By Reuben Vandeventer, Chief Data Officer in Residence at Infogix

As the role of data in organizations, both large and small, has rapidly evolved the era of big data has ushered in data sprawl. This means that organizations must look for ways to effectively manage, govern and derive value from data that is increasingly complex and cumbersome. Analytics are a critical tool for turning raw data into actionable insights, but organizations must first understand the form and function of their data, as well as the flow of their data supply chain. Data catalogs are the foundational data governance tool that allow organizations to effectively leverage the right data for the right job at the right time to gain competitive advantage.

A data catalog synthesizes all the details of an enterprise’s data supply chain, often contained in multiple data dictionaries, and translates them into laymen terms for business users to easily understand. A data catalog provides transparency into data definitions, synonyms and critical business attributes to ensure that the appropriate data assets are being used. It assures a common understanding and streamlines communication across diverging lines of business because the catalog identifies data owners, stewards and subject matter experts. Business users have a reliable reference about who is accountable, should questions or issues arise.

Business lineage is another critical feature of a data catalog as it provides a clear and concise understanding of the flow and dependencies of data. This includes data origination within the data supply chain, transformations, uses, and processes. Business lineage may link to data quality scores, access parameters and usage restrictions. This clear view of critical data assets across the enterprise gives business users business intelligence at their fingertips. This, in turn, enables collaboration and allows business users to leverage the right data for maximum impact.

The Do’s and Don’ts of Creating and Maintaining a Data Catalog

The continued survival of any business depends on the data they’re collecting, sharing and deploying. Although data is vital, too much data can create a myriad of problems, including confusion around how users might find what they need, discover what’s new and what’s unusable and determine what contains legacy knowledge.

Managing and preparing massive amounts of data for a data catalog is typically the job of the IT department, however, if business users are not involved, this approach is likely to confuse and confound anyone who is not versed in IT’s technical jargon. Another risk with large, disjointed organizations is that they will have so many data catalogs that typical users won’t know where to start.

Organizations can’t afford to leave business users reliant upon IT for the data they need if they want to garner a competitive advantage and make quick decisions in a fast-paced business environment.

On one hand, IT doesn’t understand data from a business perspective.

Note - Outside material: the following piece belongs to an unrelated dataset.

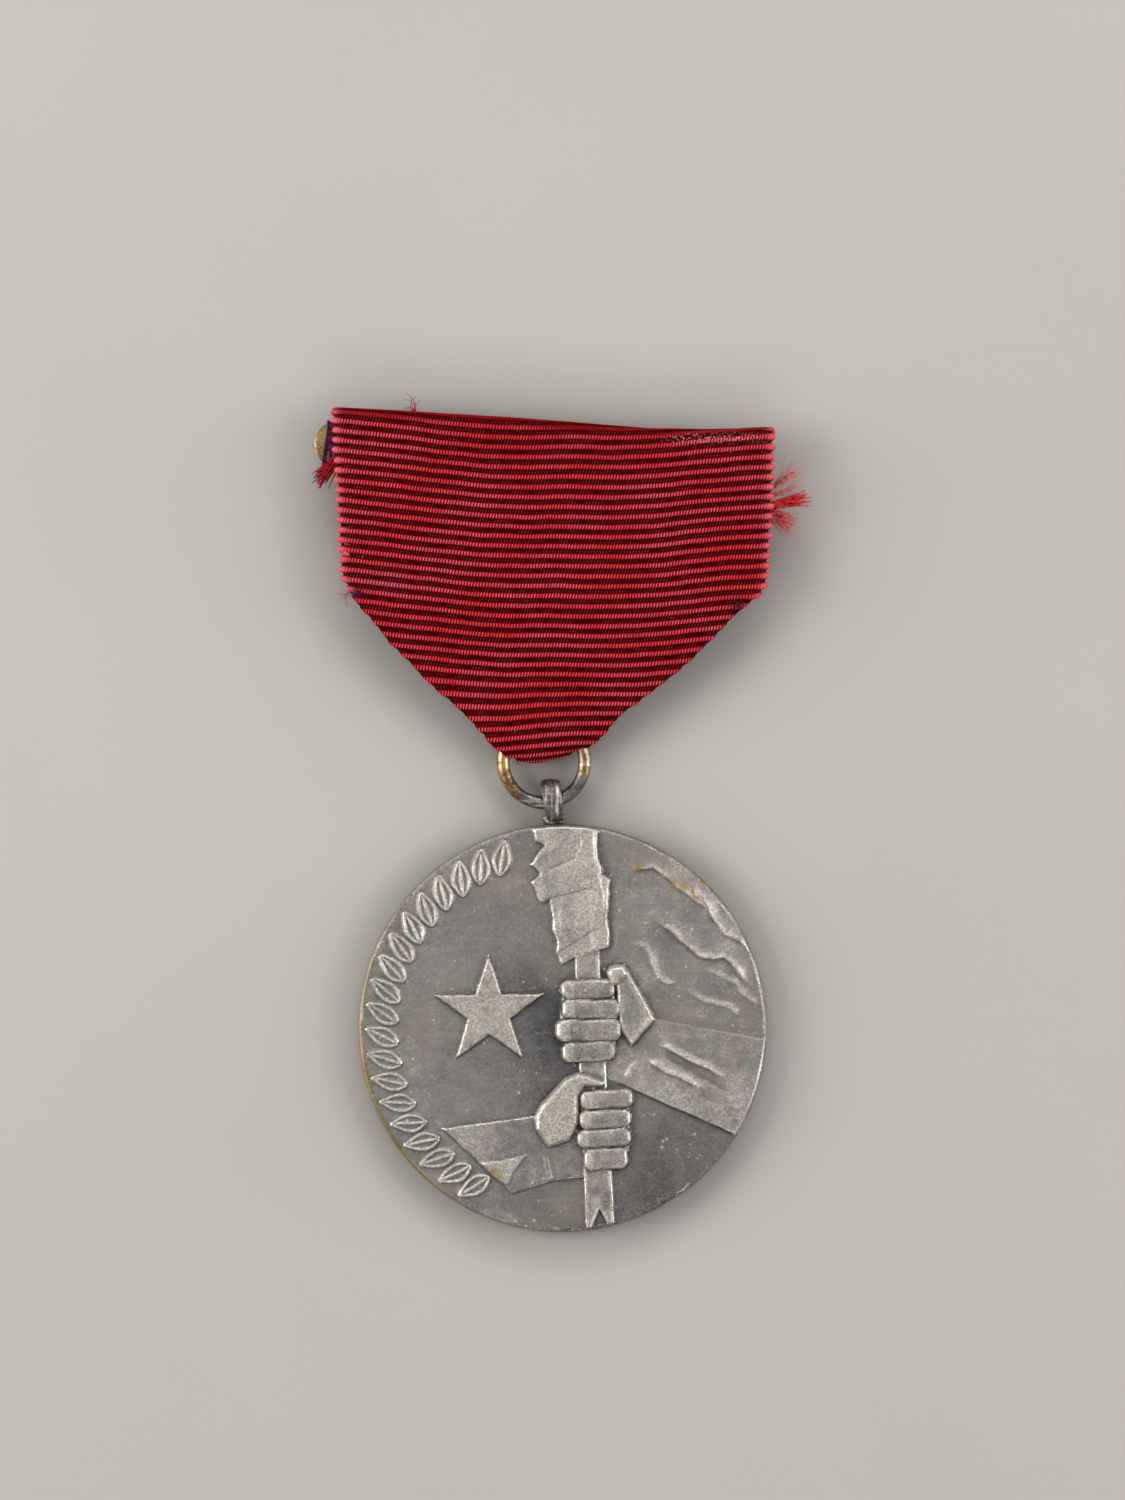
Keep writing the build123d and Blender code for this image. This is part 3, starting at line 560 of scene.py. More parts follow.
def relief(x, y):
    """Height above the field in millimetres, and how far each place is polished by handling and brightened as
    painted highlight.
    """
    x, y = shaken(x, y, amount=0.022, size=1.3, seed=1)
    radius = np.hypot(x, y)
    height = 0.02 * wander(x, y, 5.0, 3)
    polish_and_highlight = np.zeros(x.shape)

    def stand(depth, tall, shine):
        """Raises what lies inside an outline."""
        nonlocal height, polish_and_highlight
        raised = (depth > 0) & (tall > height)
        height = np.where(raised, tall, height)
        polish_and_highlight = np.where(raised, shine, polish_and_highlight)

    # waving cloth behind the staff
    zone = step(x, 4.3, 5.4) * step(y - (0.3 - 0.2 * (x - 8)), -0.1, 0.9)
    waves = 0.08 + 0.05 * np.sin(x * 0.75 + y * 0.55) + 0.05 * np.sin(x * 0.4 - y * 1.1 + 2)
    height = height + zone * (waves + 0.025 * wander(x, y, 1.4, 4))
    polish_and_highlight = np.maximum(polish_and_highlight, zone * (0.2 + 0.16 * wander(x, y, 2.2, 6)))
    # painted highlight: the cloth is brighter towards the rim at the upper right
    by_rim = hump(radius, 16.2, 1.3) * step(y, 4.5, 6.5) * step(x, 7.0, 10.0)
    polish_and_highlight = polish_and_highlight + zone * by_rim * (0.28 + 0.12 * wander(x, y, 1.1, 17))
    # each fold carries its painted crest highlight into the cream mask
    for tall, width, points in CLOTH_FOLDS:
        swell, brightened = fold_line(x + 0.07 * wander(x, y, 1.2, 5), y, tall, width, points)
        height = height + zone * swell
        polish_and_highlight = np.maximum(polish_and_highlight, zone * brightened * (0.8 + 0.25 * wander(x, y, 1.5, 16)))
    # right sleeve, lowest along its upper edge
    depth = inside(x, y, RIGHT_SLEEVE)
    fall = np.clip((0.4 - y - 0.22 * (x - 8)) / 6.5, 0, 1)
    sleeve = (0.1 + 0.3 * fall * step(x, 4.5, 8)) * shoulder(depth, 0.2)
    shine = 0.2 + 0.35 * fall + 0.1 * wander(x, y, 2.0, 7)
    for tall, width, points in SLEEVE_FOLDS:
        swell, brightened = fold_line(x, y, tall, width, points)
        sleeve = sleeve + step(depth, 0.05, 0.5) * swell
        # painted highlight along the ridges, painted shade along the crease
        shine = np.maximum(shine, brightened * (tall > 0)) - 0.25 * brightened * (tall < 0)
    stand(depth, sleeve, shine)
    # left sleeve with its turned-back flap
    depth = inside(x, y, LEFT_SLEEVE)
    sleeve = (0.2 + 0.08 * np.clip((y + 13) / 5, 0, 1)) * shoulder(depth, 0.18)
    sleeve = sleeve + step(depth, 0.02, 0.3) * fold_line(x, y, *CUFF_FOLD)[0]
    flap = inside(x, y, LEFT_FLAP)
    sleeve = sleeve + 0.2 * shoulder(flap, 0.35) * (1 - 0.4 * np.clip((x + 7.5) / 4, 0, 1))
    sleeve = sleeve - 0.12 * hump(x, -6.0, 0.9) * hump(y, -12.1, 0.5)
    stand(depth, sleeve, 0.25 + 0.35 * hump(x, -9, 3) + 0.5 * (flap > 0.1))
    # staff, with raised edges
    depth = inside(x, y, SHAFT)
    shaft = 0.27 * shoulder(depth, 0.12) + 0.1 * hump(depth, 0.12, 0.12)
    stand(depth, shaft, 0.5 + 0.15 * wander(x, y, 1.0, 8))
    # bundle wrapped round the staff's head
    flat_x, flat_y = x, y
    x, y = shaken(x, y, amount=0.06, size=0.9, seed=14)
    depth = inside(x, y, BUNDLE)
    drum = 0.34 + 0.26 * np.clip(1 - ((x - 3.0) / 4.4) ** 2, 0, 1)
    lower_wrap = 11.25 + 0.32 * (x + 0.6) - 0.02 * (x + 0.6) ** 2
    skirt = 6.7 + 0.75 * (x - 0.1) - 0.06 * (x - 0.1) ** 2
    drum = drum - 0.15 * (1 - step(y, lower_wrap - 0.06, lower_wrap + 0.06)) * (1 - step(x, 2.4, 3.6))
    drum = drum - 0.12 * (1 - step(y, skirt - 0.05, skirt + 0.05)) * (1 - step(x, 3.7, 4.5))
    for fold in BUNDLE_FOLDS:
        drum = drum + fold_line(x, y, *fold)[0]
    drum = drum + 0.022 * wander(x, y, 0.8, 9)
    shine = 0.62 + 0.3 * hump(x, 3.2, 1.3) + 0.12 * wander(x, y, 1.5, 10)
    stand(depth, drum * shoulder(depth, 0.2), shine)
    x, y = flat_x, flat_y
    # hands: palms, backs, thumb, then the fingers that close over them
    for palm in PALMS:
        depth = inside(x, y, palm)
        stand(depth, 0.5 * shoulder(depth, 0.25), 0.3)
    depth = inside(x, y, RIGHT_HAND)
    slab = 0.74 - 0.09 * np.clip(x - 5.0, 0, 3) + 0.16 * hump(depth, 0.25, 0.3) * step(x, 5.4, 6.2)
    stand(depth, slab * shoulder(depth, 0.3), 0.35 + 0.35 * hump(depth, 0, 0.5) + 0.4 * step(x, 6.0, 7.8))
    depth = inside(x, y, RIGHT_THUMB)
    stand(depth, 0.98 * shoulder(depth, 0.5), 0.9)
    depth = inside(x, y, LEFT_HAND)
    stand(depth, 0.82 * shoulder(depth, 0.55) + 0.03 * wander(x, y, 1.5, 11), 0.85)
    for cx, cy, length, width, turn, tall in FINGERS:
        depth = rounded_bar(x, y, (cx, cy), length, width, FINGER_CORNER, turn)
        dome = 0.62 + 0.38 * shoulder(depth, width / 2)
        crease = cx - length * FINGER_CREASE
        finger = tall * dome * shoulder(depth, 0.14) - 0.05 * hump(x, crease, 0.16)
        stand(depth, finger, 0.45 + 0.35 * (x < crease))
    # star
    depth = inside(x, y, star_outline())
    stand(depth, 0.38 * shoulder(depth, 0.16), 0.72 + 0.1 * wander(x, y, 2.0, 12))
    leaves = leaf_band(x, y) * (radius < DISC_RADIUS - 0.25)
    stand(leaves, leaves, 0.25 + 0.5 * step(leaves, 0.1, 0.2))
    height = height + 0.006 * wander(x, y, 0.45, 13)
    # the face falls away at the rim
    return height * step(DISC_RADIUS - radius, 0.02, 0.3), polish_and_highlight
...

On the other hand, business users lack the technical expertise to understand IT’s technical lingo and translate it into a business advantage.

Instead, businesses must formally align disparate lines of business, technologies and processes through data governance to create one, all-inclusive data catalog. With a team approach, businesses can organize their data catalog around the technical details of their data assets and metadata to create a well-defined, meaningful, searchable catalog of business assets. This approach enables consistent understanding among all business users.

Creating a Data Catalog Through Data Governance

Building a data catalog is difficult because data is, in most organizations, varied and complex. Various employees in various roles across various departments often have contrasting views about data. Establishing agreement on data definitions based on individual perspectives across departments is a monumental task.

A successful data catalog requires a thoughtful data governance program to streamline communication and collaboration. To simplify and automate the creation and maintenance of a comprehensive data catalog, a data governance tool offering a comprehensive suite of capabilities is the ideal solution. With unified capabilities for data governance, data quality and analytics, the tool can merge data lineage, data definitions and data quality with a variety business terms from to create an all-encompassing data catalog.

The tool must enable business users to access and understand data quality scores and the tool must have a mechanism to measure the impact of data quality efforts across the data supply chain. It should provide business users with clarity in terms of data ownership and accountability and it should facilitate collaboration and communication between the data owners, stewards and consumers.

The tool should also incorporate automatic discovery capabilities which allows the business to capture, track and monitor changes to data. When changes are uncovered, the responsible parties can promptly investigate these changes and ultimately, speed up time to insights. With the appropriate set of capabilities, businesses can successfully create a comprehensive data catalog that will enable a complete understanding of their data landscape and foster a culture of data knowledge among their business users.

About the Author

Reuben Vandeventer has been driving progress and helping to shape the data space for more than a decade, across many industries including medical device, pharmaceutical, insurance and asset management. As the data space has rapidly evolved, his background in science, statistics and finance has created a robust foundation to create real economic value for organizations in new and innovative ways. Throughout his career, he has served in key strategic leadership roles for some of the top financial services organizations in the world. In these roles, he has developed a repeatable way to analyze, study and design data communities (people that are accountable and care about data), revolutionizing the respective organization’s approach to pragmatic data strategy.